# [Directive]
Do any lines in the data below contain "parts"? If so, copy every one of them.

# [Material]
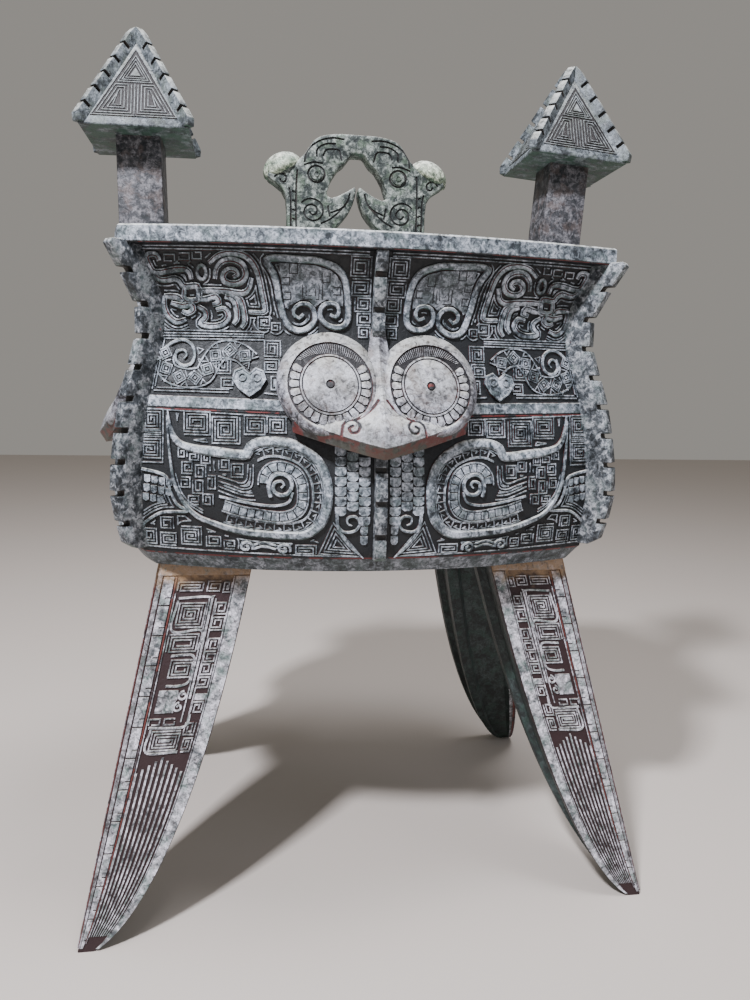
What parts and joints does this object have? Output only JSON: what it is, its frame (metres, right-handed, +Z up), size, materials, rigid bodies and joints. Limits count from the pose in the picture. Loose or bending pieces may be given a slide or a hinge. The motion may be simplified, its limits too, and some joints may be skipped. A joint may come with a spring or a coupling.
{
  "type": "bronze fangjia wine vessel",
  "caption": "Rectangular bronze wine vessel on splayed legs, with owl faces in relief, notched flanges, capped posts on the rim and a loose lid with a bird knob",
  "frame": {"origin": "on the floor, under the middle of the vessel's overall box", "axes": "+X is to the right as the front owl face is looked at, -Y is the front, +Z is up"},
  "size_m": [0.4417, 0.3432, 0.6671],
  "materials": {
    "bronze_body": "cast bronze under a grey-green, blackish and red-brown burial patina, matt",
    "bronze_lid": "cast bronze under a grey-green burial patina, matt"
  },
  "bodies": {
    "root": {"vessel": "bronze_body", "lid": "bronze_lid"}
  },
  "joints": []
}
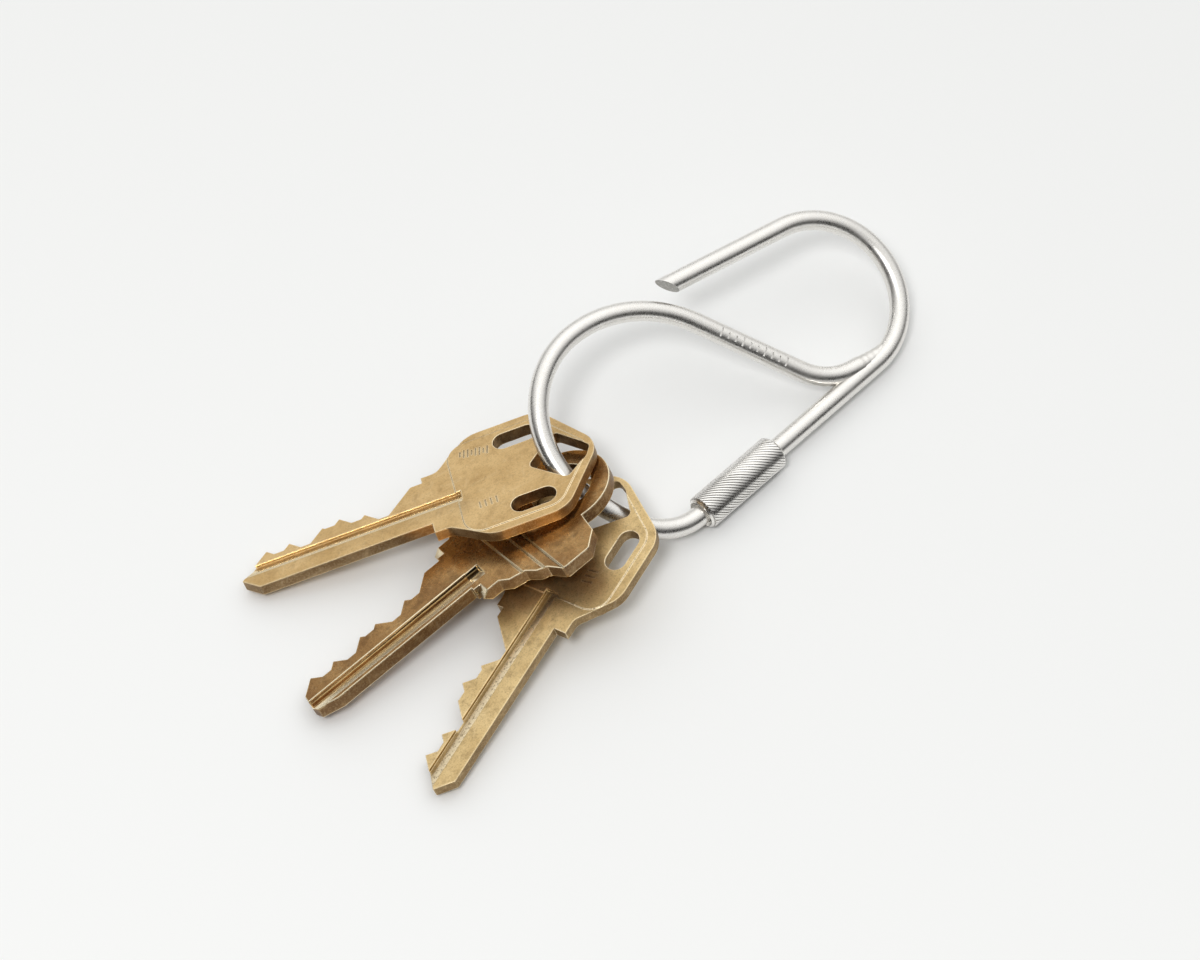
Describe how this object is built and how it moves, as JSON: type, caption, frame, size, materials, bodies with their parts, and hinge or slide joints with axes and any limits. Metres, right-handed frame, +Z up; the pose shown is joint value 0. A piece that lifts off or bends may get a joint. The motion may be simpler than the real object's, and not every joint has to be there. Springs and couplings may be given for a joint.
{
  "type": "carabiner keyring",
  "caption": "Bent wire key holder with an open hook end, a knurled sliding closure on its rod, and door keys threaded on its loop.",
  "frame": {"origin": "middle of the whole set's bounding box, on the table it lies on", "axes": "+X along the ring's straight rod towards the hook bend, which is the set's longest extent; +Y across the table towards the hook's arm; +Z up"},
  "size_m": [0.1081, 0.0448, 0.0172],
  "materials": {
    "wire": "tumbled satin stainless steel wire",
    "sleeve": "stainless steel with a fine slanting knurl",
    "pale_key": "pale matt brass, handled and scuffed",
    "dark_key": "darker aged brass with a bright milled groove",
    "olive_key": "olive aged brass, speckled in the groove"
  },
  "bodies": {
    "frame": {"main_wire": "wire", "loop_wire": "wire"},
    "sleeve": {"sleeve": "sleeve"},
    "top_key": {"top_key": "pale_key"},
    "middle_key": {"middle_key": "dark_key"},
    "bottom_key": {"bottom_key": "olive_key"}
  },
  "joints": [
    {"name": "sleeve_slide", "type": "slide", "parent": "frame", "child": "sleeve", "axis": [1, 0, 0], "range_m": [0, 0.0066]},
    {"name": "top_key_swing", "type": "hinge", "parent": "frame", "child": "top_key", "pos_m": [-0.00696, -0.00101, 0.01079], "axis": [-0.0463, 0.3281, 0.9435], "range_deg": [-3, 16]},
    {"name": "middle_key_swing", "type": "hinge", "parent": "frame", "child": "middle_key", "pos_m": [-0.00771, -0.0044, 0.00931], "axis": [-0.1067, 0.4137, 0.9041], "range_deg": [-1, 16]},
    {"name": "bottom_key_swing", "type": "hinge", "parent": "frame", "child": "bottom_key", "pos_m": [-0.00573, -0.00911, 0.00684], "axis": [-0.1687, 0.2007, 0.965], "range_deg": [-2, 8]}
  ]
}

# [Correct output]
What parts and joints does this object have? Output only JSON: what it is, its frame (metres, right-handed, +Z up), size, materials, rigid bodies and joints. Limits count from the pose in the picture. Loose or bending pieces may be given a slide or a hinge. The motion may be simplified, its limits too, and some joints may be skipped. A joint may come with a spring or a coupling.
Describe how this object is built and how it moves, as JSON: type, caption, frame, size, materials, bodies with their parts, and hinge or slide joints with axes and any limits. Metres, right-handed frame, +Z up; the pose shown is joint value 0. A piece that lifts off or bends may get a joint. The motion may be simpler than the real object's, and not every joint has to be there. Springs and couplings may be given for a joint.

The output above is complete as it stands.